On 11-14 August, Kishikawa-sensei took us to a Kendo summer camp in Oita, organized by his sensei in Japan, Sakuragi-sensei. I did not even want to go in the first place, because for me, Kendo in summer in Japan = heat and tiredness. But then the 4-day experience has been so enjoyable that we are all longing to go back. There are so many great memories to share, but I will try to sum up this camp with some words said by the wonderful senseis we met there.
“Whenever you are in the middle of a junction, always choose the harder path.”
Throughout the whole camp, Sakuragi-sensei always says, try hard if you want to achieve something; if you still can’t achieve it, it means you’re not trying hard enough.
This sounded so cruel at the beginning that the words kept ringing around my ears. I AM trying hard already. Compared to one or two years ago, I am taking Kendo more seriously and I am definitely trying (relatively) harder, but improvement just doesn’t come as easily as the way I wanted. Sometimes I feel so frustrated that I can’t help thinking, maybe I’m just not suitable for Kendo.
But then Sakuragi-sensei reassured us, you just need to try hard. Trying hard does not merely means practising recklessly, it is about understanding what practices are needed in order to achieve your goal. There is simply no short-cut to success. I want to believe that, after making all the hard turns and detours, there will be some beautiful views waiting for me.

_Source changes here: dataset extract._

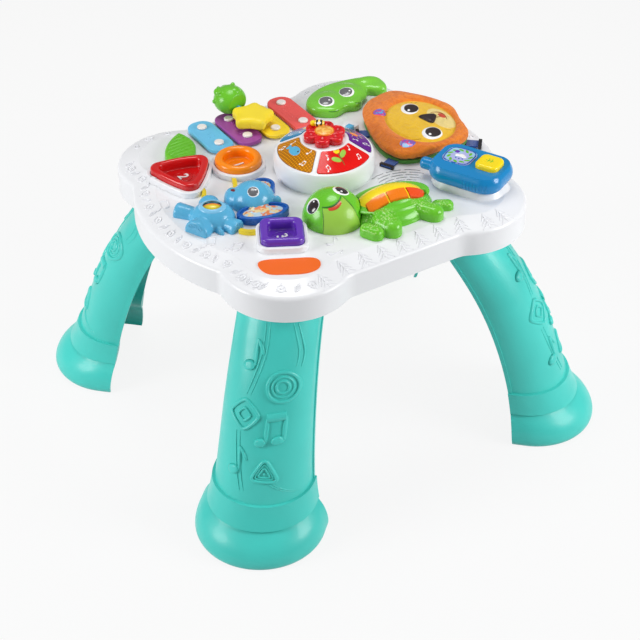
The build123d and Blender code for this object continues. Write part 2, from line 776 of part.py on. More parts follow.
def head_form(grow=0.0):
    radius = TURTLE_HEAD_R + grow
    return (Pos(TURTLE_HEAD[0], TURTLE_HEAD[1], PLATEAU + 1) * Sphere(radius)) & above(PLATEAU)


def jaw_zone():
    """The lower face, drawn from the front: two sides and the smile between them."""
    left = Spline((-21, -1), (-19.8, 15), (-17.5, 24.5))
    smile = Spline(left @ 1, (-11, 25.5), (-1, 28.5), (6.3, 31.7))
    right = Spline(smile @ 1, (12.6, 25.8), (17.5, 15.8), (22.7, -1))
    outline = make_face([left, smile, right, Line(right @ 1, left @ 0)])
    place = Pos(TURTLE_HEAD[0], TURTLE_HEAD[1], PLATEAU) * Rot(0, 0, JAW_TURN + 90) * Rot(90, 0, 0)
    return place * extrude(outline, TURTLE_HEAD_R + 5)


def turtle_jaw():
    return (head_form(0.6) - head_form(-3.0)) & jaw_zone() & above(PLATEAU)


def turtle_head():
    return head_form() - ((head_form(2.0) - head_form(-3.0)) & jaw_zone())


def turtle_shell():
    body = (turtle_cap_form() - turtle_body_form()) & above(PLATEAU + 12)
    body -= head_form(0.8)
    for i in range(TURTLE_KEY_COUNT):
        body -= turtle_key_prism(i, KEY_GAP)
    return max(body.solids(), key=lambda solid: solid.volume)


def turtle_body():
    body = turtle_body_form() - head_form(0.8)
    for i in range(TURTLE_KEY_COUNT):
        body -= turtle_key_prism(i, KEY_GAP)
        x, y = turtle_key_place(i).position.X, turtle_key_place(i).position.Y
        body -= plunger_hole(x, y, PLATEAU - 1, PLATEAU + 20)
    return max(body.solids(), key=lambda solid: solid.volume)


def turtle_key(index):
    low = PLATEAU + 12 + KEY_TRAVEL + 0.3
    body = turtle_key_prism(index, 0) & turtle_cap_form(1.0) & above(low)
    body -= head_form(1.2)
    x, y = turtle_key_place(index).position.X, turtle_key_place(index).position.Y
    height = low + 1 - PLUNGER_END
    return body + Pos(x, y, PLUNGER_END + height / 2) * Cylinder(PLUNGER_R, height)


# ---- elephant ----
def limb(angle, reach, start, end, rise):
    """A leg that lies on the top and widens towards its flat sole."""
    cone = Cone(start, end, reach, align=(Align.CENTER, Align.CENTER, Align.MIN))
    cone = fillet(cone.edges().sort_by(Axis.Z)[-1], 2.5)
    place = Pos(ELEPHANT_BODY[0], ELEPHANT_BODY[1], PLATEAU + rise) * Rot(0, 0, angle) * Rot(0, 90, 0)
    return place * cone


def elephant_form():
    body = ellipsoid(ELEPHANT_BODY[0], ELEPHANT_BODY[1], PLATEAU, 25, 22, 22, ELEPHANT_TURN)
    for angle, reach, start, end, rise in (
        (125, 43, 7, 11, 1),
        (68, 35, 8, 12, 0),
        (206, 32, 11, 15, 1),
        (-66, 34, 8, 11, 1),
    ):
        body += limb(angle, reach, start, end, rise)
    body += ellipsoid(-151, -43, PLATEAU, 8, 3.5, 6, -80)
    return body & above(PLATEAU)


def roller_place():
    return Pos(ELEPHANT_BODY[0], ELEPHANT_BODY[1], ROLLER_Z) * Rot(0, 0, ELEPHANT_TURN)


def elephant_head_form():
    head = ellipsoid(ELEPHANT_HEAD[0], ELEPHANT_HEAD[1], PLATEAU, 25, 24, 25, -25)
    head += ellipsoid(-109, 0, PLATEAU + 2, 10, 15, 14, -15)
    head += ellipsoid(-73, -30, PLATEAU + 4, 6, 5, 8)
    return head & above(PLATEAU)


def elephant_body():
    body = elephant_form() - elephant_head_form()
    cavity = roller_place() * Rot(0, 90, 0) * Cylinder(ROLLER_R + 1, ROLLER_LENGTH + 2)
    window = roller_place() * extrude(Circle(9.8), 30)
    axle = roller_place() * Rot(0, 90, 0) * Cylinder(AXLE_R, ROLLER_LENGTH + 8)
    body = body - cavity - window - axle
    return max(body.solids(), key=lambda solid: solid.volume)


def belly_roller():
    half = ROLLER_LENGTH / 2
    arc = ThreePointArc((-half, 6.5), (0, ROLLER_R), (half, 6.5))
    bore = AXLE_R + AXLE_GAP
    profile = make_face([arc, Line((half, 6.5), (half, bore)), Line((half, bore), (-half, bore)),
                         Line((-half, bore), (-half, 6.5))])
    return roller_place() * revolve(profile, Axis.X)


def roller_axle():
    return roller_place() * Rot(0, 90, 0) * Cylinder(AXLE_R, ROLLER_LENGTH + 7)


def ear(x, y, rx, ry, turn):
    plan = Pos(x, y) * Rot(0, 0, turn) * Ellipse(rx, ry)
    well = Pos(x, y) * Rot(0, 0, turn) * Ellipse(rx - 3.5, ry - 3.5)
    body = softened(raised(plan, PLATEAU, PLATEAU + 9), 1.5, PLATEAU + 9)
    return body - raised(well, PLATEAU + 7, PLATEAU + 10)


def elephant_ears():
    taken = elephant_head_form() + elephant_form()
    taken += raised(cup_outline("square", CUP_GAP + COLLAR_WALL + 0.3), PLATEAU - 1, COLLAR_TOP + 1)
    near = ear(-97, -42, 29, 15, -14) - taken
    far = ear(-72, 2, 15, 14, 30) - taken
    parts = [max(near.solids(), key=lambda solid: solid.volume)]
    parts.append(max(far.solids(), key=lambda solid: solid.volume))
    return Compound(parts)


def elephant_head():
    return elephant_head_form()


# ---- lion pad ----
def lion_plan(grow):
    """The mane's outline, with its points moved out from the middle by grow."""
    middle = Vector(*LION)
    points = [middle + (Vector(*corner) - middle).normalized() * ((Vector(*corner) - middle).length + grow)
              for corner in LION_CORNERS]
    return make_face(Spline(*points, periodic=True))


def lion_pad():
    body = raised(lion_plan(0), LION_BOTTOM + 0.3, LION_TOP)
    body = softened(body, 5.5, LION_TOP)
    body = softened(body, 3.0, LION_BOTTOM + 0.3)
    face = ellipsoid(LION_FACE[0], LION_FACE[1], LION_TOP - 3, LION_FACE_R[0], LION_FACE_R[1], 7, -8)
    return body + (face & above(LION_TOP - 2))


def lion_backing():
    return softened(raised(lion_plan(-4), PLATEAU, LION_BOTTOM), 1.5, LION_BOTTOM)


def lion_straps():
    straps = []
    for x, y, angle in STRAPS:
        strap = Pos(x, y, PLATEAU + 2) * Rot(0, 0, angle) * Box(18, 13, 1.8)
        straps.append(strap - raised(lion_plan(-3.7), PLATEAU, LION_BOTTOM))
    return Compound([max(s.solids(), key=lambda solid: solid.volume) for s in straps])


def strap_buckles():
    loops = []
    for x, y, angle in STRAPS:
        loop = Box(4, 17, 4.0) - Box(8, 13.8, 2.6)
        loops.append(Pos(x, y, PLATEAU + 2) * Rot(0, 0, angle) * Pos(7, 0, 0) * loop)
    return Compound(loops)


# ---- phone ----
def phone_form():
    sections = []
    height = PHONE_TOP - PEDESTAL_TOP
    for rise, trim, corner in ((0.0, 12, 17), (5.0, 2, 20), (10.0, 0, 21), (15.0, 2, 20), (height, 8, 16)):
        plan = RectangleRounded(PHONE_LENGTH - trim, PHONE_WIDTH - trim, corner)
        sections.append((Pos(0, 0, PEDESTAL_TOP + rise) * plan).face())
    nub = Pos(-PHONE_LENGTH / 2 + 4, -PHONE_WIDTH / 2 + 19, PEDESTAL_TOP + 10) * Rot(0, -90, 0)
    post = Cylinder(7.0, 15, align=(Align.CENTER, Align.CENTER, Align.MIN))
    return loft(sections) + nub * fillet(post.edges().sort_by(Axis.Z)[-1], 4.5)


def phone_body():
    body = phone_form()
    bx, by = PHONE_BUTTON
    side = PHONE_BUTTON_SIDE + 2 * KEY_GAP
    body -= raised(Pos(bx, by) * RectangleRounded(side, side, 8), PHONE_TOP - 6, PHONE_TOP + 5)
    body -= Pos(bx, by, PHONE_TOP - 15) * Cylinder(PLUNGER_R + PLUNGER_GAP, 30)
    sx, sy = PHONE_SCREEN
    body -= raised(Pos(sx, sy) * RectangleRounded(34, 32, 9), PHONE_TOP - 1.5, PHONE_TOP + 5)
    return phone_frame() * body


def phone_screen():
    plate = Pos(*PHONE_SCREEN) * RectangleRounded(33.6, 31.6, 8.8)
    return phone_frame() * raised(plate, PHONE_TOP - 1.5, PHONE_TOP + 0.6)


def phone_button():
    bx, by = PHONE_BUTTON
    plan = Pos(bx, by) * RectangleRounded(PHONE_BUTTON_SIDE, PHONE_BUTTON_SIDE, 7.5)
    high = PHONE_TOP + PHONE_BUTTON_RISE
    body = softened(raised(plan, PHONE_TOP - 4, high), 3, high)
    height = PHONE_TOP - 4 - PLUNGER_END
    body += Pos(bx, by, PLUNGER_END + height / 2) * Cylinder(PLUNGER_R, height)
    return phone_frame() * body


# ---- small pieces on the top ----
def gourd():
    outline = Spline((60, 112), (63, 129), (76, 141), (96, 149),
                     (122, 150), (140, 147), (156, 142), (167, 131),
                     (168, 117), (162, 107), (152, 108), (144, 115), (136, 118), (127, 106), (119, 95),
                     (109, 92), (101, 96), (93, 95), (83, 92), (70, 99), periodic=True)
    body = softened(raised(make_face(outline), PLATEAU, PLATEAU + 12), 5, PLATEAU + 12)
    for x, y, rx, ry, turn in ((87, 119, 24, 21, 20), (119, 124, 24, 19, -60), (150, 131, 20, 11, -12)):
        body += ellipsoid(x, y, PLATEAU + 6, rx, ry, 9.5, turn)
    return body & above(PLATEAU)


def leaf():
    tip = (-95, 149)
    base = (-112, 90)
    edge = [Spline(base, (-132, 108), (-119, 133), tip), Spline(tip, (-90, 125), base)]
    body = raised(make_face(edge), PLATEAU, PLATEAU + 9)
    body = softened(body, 3.5, PLATEAU + 9)
    keep = body - raised(cup_outline("triangle", CUP_GAP + COLLAR_WALL), PLATEAU - 1, PLATEAU + 40)
    return max(keep.solids(), key=lambda solid: solid.volume)


def link_straps():
    """Three curved links that join the elephant to the cups' collars."""
    taken = elephant_form() + elephant_head_form()
    for shape in ("round", "square", "triangle"):
        taken += raised(cup_outline(shape, CUP_GAP + COLLAR_WALL), PLATEAU - 1, COLLAR_TOP + 1)
    links = []
    for start, middle, end in (
        ((-129, 41), (-128, 33), (-134, 22)),
        ((-88, 36), (-92, 26), (-100, 14)),
        ((-116, -67), (-125, -64), (-133, -55)),
    ):
        arc = ThreePointArc(start, middle, end)
        link = raised(trace(arc, 4.5), PLATEAU, PLATEAU + 5) - taken
        links.append(max(link.solids(), key=lambda solid: solid.volume))
    return Compound(links)


def label_plate():
    outline = Spline((-149, -124), (-144, -113), (-126, -118), (-104, -129), (-90, -141), (-94, -152),
                     (-110, -156), (-134, -145), periodic=True)
    plan = make_face(outline) - cup_outline("square", CUP_GAP + COLLAR_WALL + 1.0)
    face = max(plan.faces(), key=lambda item: item.area)
    return raised(face, PLATEAU, PLATEAU + 0.8)


def volume_slider():
    return slider_frame() * Pos(-3.7, -SLIDER_TRAVEL / 2, PLATEAU + 3.7) * Box(7, 7, 7)


def parts_table():
    parts = {
        "top_shell": top_shell(),
        "underside_cover": underside_cover(),
        "battery_door": battery_door(),
        "batteries": batteries(),
        "battery_contacts": battery_contacts(),
        "circuit_board": circuit_board(),
        "key_boards": key_boards(),
        "contact_domes": contact_domes(),
        "speaker": speaker(),
        "housing_screws": housing_screws(),
        "drum_housing": drum_housing(),
        "drum_board": drum_board(),
        "drum_lamps": drum_lamps(),
        "flower": flower(),
        "flower_centre": flower_centre(),
        "flower_spindle": flower_spindle(),
        "flower_bee": bee(),
        "bar_pins": bar_pins_solid(),
        "mallet_star": mallet_star(),
        "mallet_ball": mallet_ball(),
        "mallet_stem": mallet_stem(),
        "turtle_body": turtle_body(),
        "turtle_shell": turtle_shell(),
        "turtle_head": turtle_head(),
        "turtle_jaw": turtle_jaw(),
        "elephant_body": elephant_body(),
        "elephant_head": elephant_head(),
        "elephant_ears": elephant_ears(),
        "belly_roller": belly_roller(),
        "roller_axle": roller_axle(),
        "link_straps": link_straps(),
        "lion_pad": lion_pad(),
        "lion_backing": lion_backing(),
        "lion_straps": lion_straps(),
        "strap_buckles": strap_buckles(),
        "phone_body": phone_body(),
        "phone_screen": phone_screen(),
        "phone_button": phone_button(),
        "gourd": gourd(),
        "leaf": leaf(),
        "label_plate": label_plate(),
        "volume_slider": volume_slider(),
    }
    for name, turn in leg_turns().items():
        parts[name] = leg(turn)
    for shape in ("round", "square", "triangle"):
        parts["cup_" + shape] = cup(shape)
    for i, colour in enumerate(("teal", "amber", "red", "purple")):
        parts["pad_" + colour] = drum_pad(i)
    for i, colour in enumerate(BAR_COLOURS):
        parts["bar_" + colour] = bar(i)
    for i in range(TURTLE_KEY_COUNT):
        parts["turtle_key_" + str(i + 1)] = turtle_key(i)
    return parts


def main():
    os.makedirs("parts", exist_ok=True)
    for name, part in parts_table().items():
        export_step(part, "parts/" + name + ".step")


if __name__ == "__main__":
    main()
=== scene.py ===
import math

import bmesh
import bpy
from mathutils import Matrix, Vector
from mathutils.bvhtree import BVHTree


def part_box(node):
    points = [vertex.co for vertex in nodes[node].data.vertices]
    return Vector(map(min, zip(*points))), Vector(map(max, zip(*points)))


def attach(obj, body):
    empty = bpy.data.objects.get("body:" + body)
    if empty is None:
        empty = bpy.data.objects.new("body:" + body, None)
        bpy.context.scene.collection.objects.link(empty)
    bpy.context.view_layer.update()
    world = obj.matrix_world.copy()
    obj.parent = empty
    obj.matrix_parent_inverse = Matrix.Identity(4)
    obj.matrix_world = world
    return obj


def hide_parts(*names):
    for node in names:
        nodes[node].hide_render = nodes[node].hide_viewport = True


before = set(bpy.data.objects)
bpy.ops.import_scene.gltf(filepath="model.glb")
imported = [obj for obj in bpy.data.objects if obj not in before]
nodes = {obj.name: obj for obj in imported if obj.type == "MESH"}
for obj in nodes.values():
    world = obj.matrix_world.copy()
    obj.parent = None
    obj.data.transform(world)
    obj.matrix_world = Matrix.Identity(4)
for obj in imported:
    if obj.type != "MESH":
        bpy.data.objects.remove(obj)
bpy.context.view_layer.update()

# The script works in millimetres and scales each finished piece to metres.
MM = 0.001
UP = Vector((0, 0, 1))
WHITE = (1, 1, 1, 1)
TABLE = "table"
PLAY_SURFACE = 296.0
DRUM = (9.5, 3.9)
BEE_MIDDLE = (12.5, 19.1, 348.0)
ROLLER_MIDDLE = (-141.0, -11.3, 307.0)
LION_MIDDLE = (143.0, 10.0)
LION_TURN = -8.0
SEAM_RADII = (38.0, 47.0)
FACE_RADII = (38.5, 47.5)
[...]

One of the most precious gifts I got from this summer camp was all the ecouragement from the senseis. So I’m reminding myself now – whenever it is too hard to continue, just remember Sakuragi-sensei saying “you CAN do it” and “just believe in yourself” with a smiling face, I should be able to go so much further.
Receiving guidance from senseis
“What are you going to do when you’re scared? Are you going to simply take off your men and go?”
The keiko on the first two days of the camp was comparatively light, and sometimes even relaxed. The real challenge came on the third day. We did 350 kirikaeshi in the morning, had shiai and ji-keiko in the afternoon, at which I really felt that I have tried my very best. So when Kishikawa-sensei asked whether we wanted a soft or tough keiko, I actually thought I deserved a soft one. But I just couldn’t pull up the courage to say so, so I could only be worried, anxious and even annoyed about the frightening keiko awaiting us.
Before we began, Sakuragi-sensei asked us how we felt. Scared, one of us answered. That was when sensei asked – So what are you going to do when you’re scared? Are you going to simply take off your men and go? No, I told myself, I might have run away in other occasion, but not now, not when I’ve tried so hard in the past three days.
Kirikaeshi was, as expected, tough. But actually it wasn’t so hard when your motodachi was rooting for you, everyone was supporting each other, and most importantly, you told yourself to smile and keep fighting.
All the hard but fruitful practices
The 4-day experience has truly been unforgettable, just as the senseis wished for us. But the unforgettable part is not the number of kirikaeshi we did, or the near-tear tough keiko we experienced. What will forever leave in my mind are the encouragement, motivation and courage we received from all the loving senseis and sempais.
Once again, I would like to thank all the wonderful people we met from Oubukan and Kishikawa-sensei for taking us to such a meaningful trip.